When in doubt, look carefully. In the gallery's largest room, Sliding Scale travels the whole length of a wall. Long sheets of tracing paper painted with elongated ovals are stretched between the wall and the floor at varying heights, so that they appear to be rising or falling, depending on where you stand. The painted areas, which start at bright yellow and progress by degrees through orange to red, have puckered the paper into long ripples. It's tremendously lovely to look at: the variation in surfaces (rippling paint, smooth paper), the implied kinetic motion of the sheets, the bright, clear colors. In the corner is Party Favor, a huge wavy piece of clear Mylar, held in shape by undulating orange polystyrene forms, that appears to be suspended in the air (in fact it's propped up on clear poles). There's something altogether friendly and funny about this work; these days it's rare to see funny out on the town without its constant companion, irony.

The other works in air space are decidedly cooler in tone. In one room, a pair of aqua-colored balloons hangs from a scooped paper form; the dark gray floor is painted with curving white lines that suggest paving stones. The hanging balloons (you can't avoid thinking about testicles, I'm afraid) sway ever so slightly after you walk past them: The art is activated, as it were, after you look at it, and I love work that puts pressure on received notions of perception. And in the last room, the smallest, there is nothing more than a mirror on the ceiling and a doorway through which a wedge of Party Favor is visible.

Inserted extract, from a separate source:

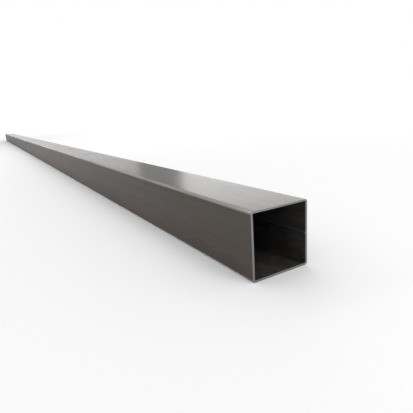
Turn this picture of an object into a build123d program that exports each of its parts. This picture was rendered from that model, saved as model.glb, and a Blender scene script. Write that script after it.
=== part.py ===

That's all there is to air space; it's a bravely minimal show, not in the minimalist sense, but in a controlled, confident one. I met with Heishman a few days later in the gallery to try to deconstruct my happy-but-unsubstantiated reaction to her show. We talked about the idea of space, especially with reference to some of her earlier works, which often involve forms suspended from the ceiling that require you to step into them, usually obscuring your head and constricting, or at least altering, the space around you. As Heishman talked about sculpting space with form, I began to see the works in terms of their effect on the air around them. I realized that Sliding Scale dissolved the wall altogether. The space Party Favor describes is unusual, both tangible--because it's defined by the curved plastic, because it's actually blocking a doorway--but also see-through, not quite there (a great deal like the enormous forms created out of various kinds of plastic by Los Angeles artist Carlos Mollura). This particular shape is based on the Elizabethan neck ruff, which cleanly divided the virgin queen's head from her body, a rather moral take on spatial differentiation.

The balloon sculpture issubtler. Heishman's allusions here are to the body: the balloons as feet (not testicles, shame on me), the curved paper form as pelvis. The gently moving balloons create a changing negative space between them; their shadows circle over the irregular paving stones. The work's title, Space Divided Space, ties it to the kind of division implied by Party Favor--the head above, the body below--and suddenly the mirror on the ceiling in the last room makes sense. Here Heishman has again divided space into two parts, by adding a level above you, and again you negotiate the space with your own movements: in this case, by looking up.

Of course, it's not necessary to go in search of pointy-headed reasons to enjoy this work. It can also be quite enough to spend some time in the gallery (preferably when empty) and to feel the way the air shape-shifts around the sculptures, and around you. Ultimately, air space works because you feel safe in Heishman's hands. Her conception of space is fluid, but her vision is solid.